When physical stores are at their busiest during retail peak, what’s the best delivery model? Craig Bamford Australia Post Supply Chain Specialist shares ideas for optimising your model ahead of peak holiday sales.

Key points

  • Retailers started shipping from their stores during COVID lockdowns to help manage online order surges.
  • Split deliveries, double-handling and additional shipping costs can make this a less profitable fulfilment option.
  • A hybrid model could be the solution.

Retail logistics and fulfilment used to be relatively simple. Get the right quantities of the right inventory into the right place at the right time. Then let your customers take care of the rest – from picking out products to getting them home.

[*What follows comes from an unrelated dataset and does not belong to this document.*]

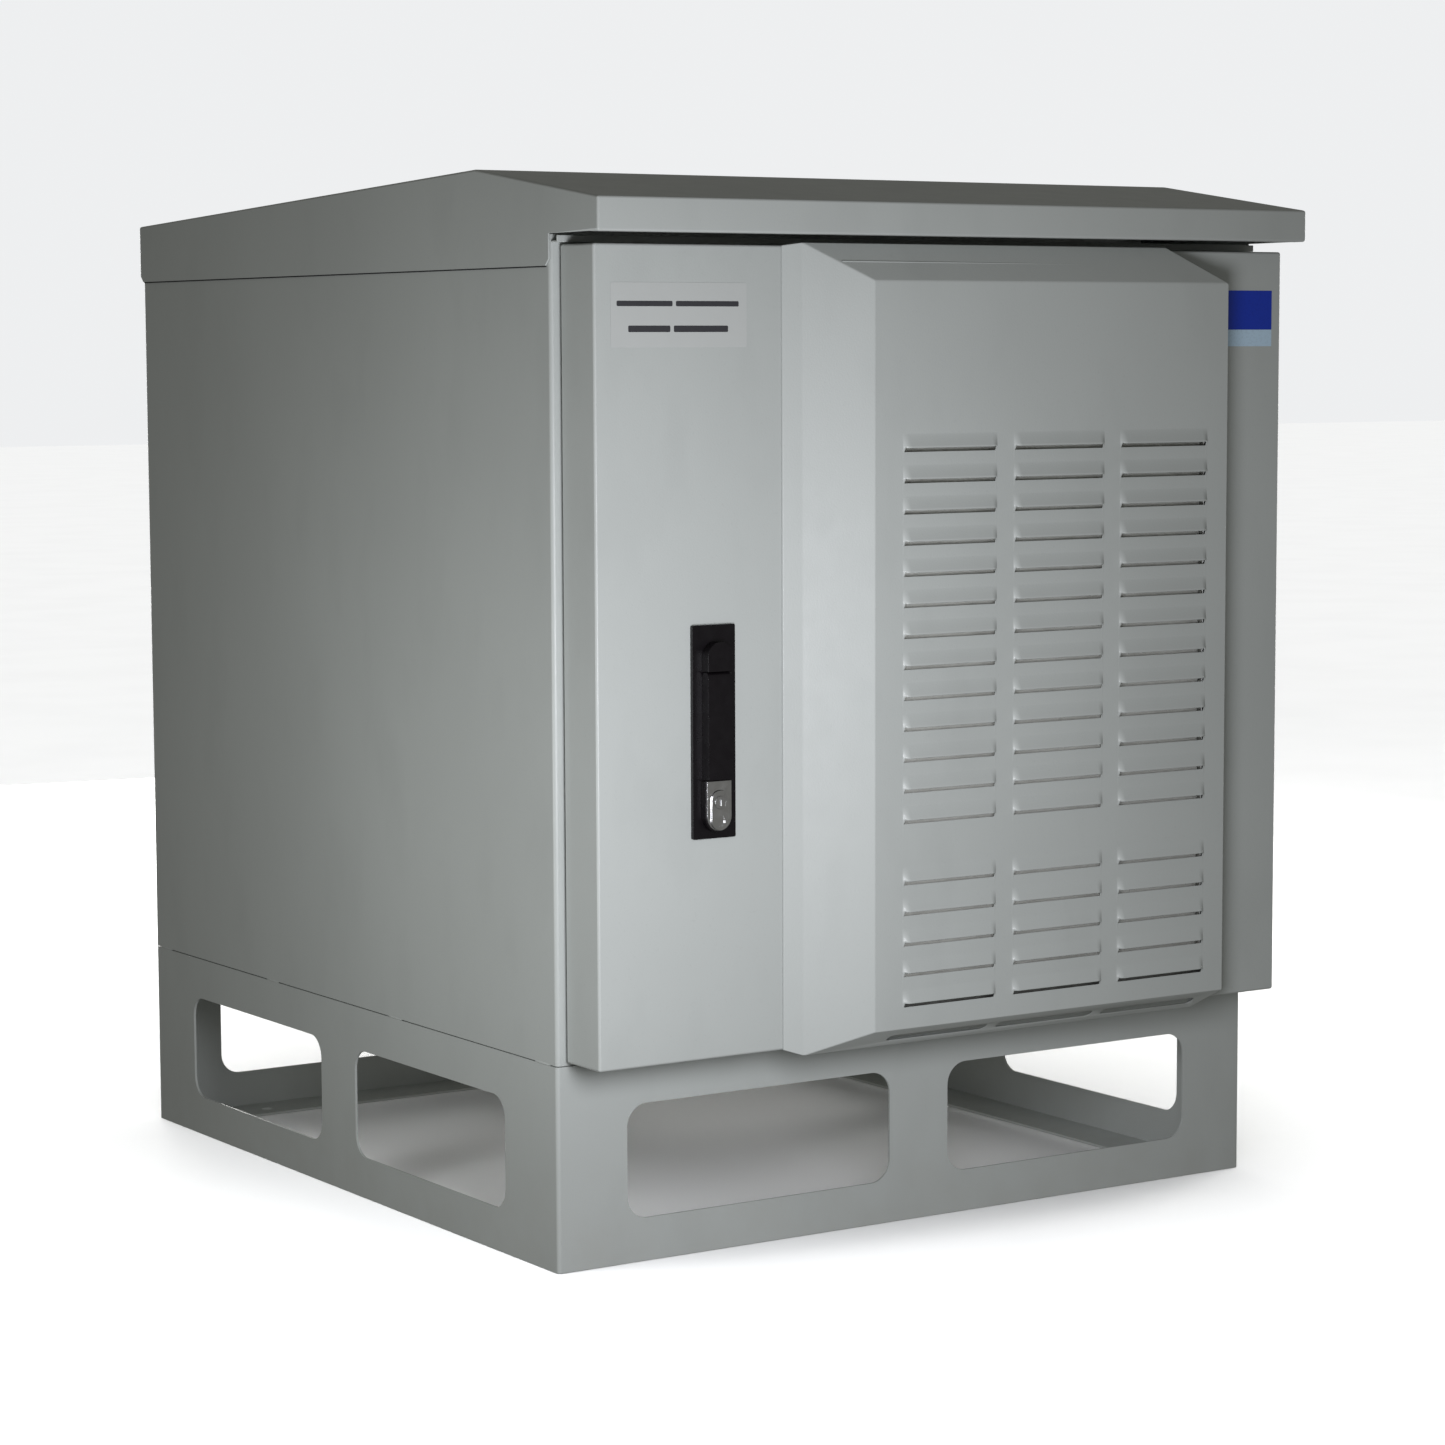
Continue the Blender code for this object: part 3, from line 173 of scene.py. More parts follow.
class Surface:
    """A Principled material with short ways to add noise, colour variation and bump."""

    def __init__(self, name, colour, roughness, metallic=0.0, specular=0.5):
        self.material = bpy.data.materials.new(name)
        self.material.use_nodes = True
        self.tree = self.material.node_tree
        self.shader = self.tree.nodes["Principled BSDF"]
        self.colour = (*colour, 1.0)
        set_inputs(self.shader, {
            "Base Color": self.colour, "Roughness": roughness,
            "Metallic": metallic, "Specular IOR Level": specular,
        })
        self.coordinates = self.node("ShaderNodeTexCoord").outputs["Object"]
        self.normal = None
        self.tinted = None

    def node(self, kind, values=None, **settings):
        made = self.tree.nodes.new(kind)
        for key, value in settings.items():
            setattr(made, key, value)
        set_inputs(made, values or {})
        return made

    def link(self, source, target):
        self.tree.links.new(source, target)

    def stretched(self, scale):
        mapping = self.node("ShaderNodeMapping", {"Scale": scale})
        self.link(self.coordinates, mapping.inputs["Vector"])
        return mapping.outputs["Vector"]

    def noise(self, scale, detail=3.0, stretch=(1.0, 1.0, 1.0)):
        """Soft noise from 0 to 1; scale is in repeats a metre."""
        made = self.node("ShaderNodeTexNoise", {"Scale": scale, "Detail": detail})
        self.link(self.stretched(stretch), made.inputs["Vector"])
        return made.outputs["Fac"]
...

Omnichannel retail makes that fulfilment task infinitely more complex. Customers expect access to the right product at the right time whether shopping online or in store.

As eCommerce market share continues to grow, with 32% more households shopping online in May 2021 compared with 2019,1 many retailers are experimenting with ‘store to door’ delivery. As an additional fulfilment channel, it can help them deal with the ongoing surge in demand.

But how does store-to-door fulfilment impact profit margins when bricks and mortar stores are at their busiest during peak periods?

US analysis estimates the operating margin for a $100 sweater shipped from the DC to customer is $36. If it ships from a business’s store, the margin is just $17 – making it the least profitable fulfilment channel.2

We see five contributing factors to this margin gap.

1. Duplicate shipping

Shipping from your business’s store to your customer’s door incurs one freight cost. But then you also need to replenish your store.

The risk of split shipments can further complicate this.

Let’s say a customer orders three items. Two are located in the DC but the other is only available at one of your stores. In some cases, it may be more cost-effective to ship the store item back to the DC, and send one parcel with all three items to the customer. However, it’s important to give the customer a choice if this option is likely to extend delivery time or impact delivery costs.

Australia Post has helped customers develop smart analytics to determine the best fulfilment approach to manage delivery costs.

2. Fulfilment time

Fulfilling ad hoc online orders in your store is also less efficient than in a warehouse operation, with staff potentially needing to improvise packaging and labelling before physically lodging at a Post Office. With increased store foot traffic and increased online order volumes this may become costly.

3. Opportunity cost

When sales staff could be serving customers in your store, their labour costs for fulfilment are no longer ‘free’. And when your stores are at their busiest in the holiday rush, you need everyone on the floor – not packing ad hoc parcels in the stockroom.

If customers are physically in the store and don’t get help finding the item they need, they’re more likely to look elsewhere.

4. Prioritising speed over freight costs

Many retailers believe shipping from their store to local customers will be faster. However, that’s not always the case.

Our Supply Chain Consultancy team recently identified $3million in potential freight savings for a major variety store group, simply by consolidating its ship-from-store model from 179 to 28 ‘superstores’. Those savings would be realised in just four months, a significant boost to profit margins.

A hybrid model like this is one way to optimise supply chain efficiency and still meet demand during peak surges.

5. Preparing omnichannel fulfilment for peak

If you are planning to use your stores as part of your omnichannel fulfilment strategy, now’s the time to start preparing them for the holiday peak:

  • Set up an allocated space
  • Order enough materials and packaging
  • Check the accuracy of your inventory systems
  • Look for ways to standardise processes as much as possible.

To ensure this strategy is profitable, you may need to invest in new capabilities. Australia Post’s supply chain consultancy service can help, guiding you on untapped opportunities to reduce costs and improve efficiency.

For support with your supply chain, please speak with your Australia Post Account Manager.

1 Inside Australian Online Shopping eCommerce update, Australia Post June 2021.

2 The omnichannel age is here — and it's expensive, Retail Dive April 5 2021; analysis conducted in 2017 by Alix Partners.

This article is provided for general information purposes only and is not intended to be specific advice for your business needs.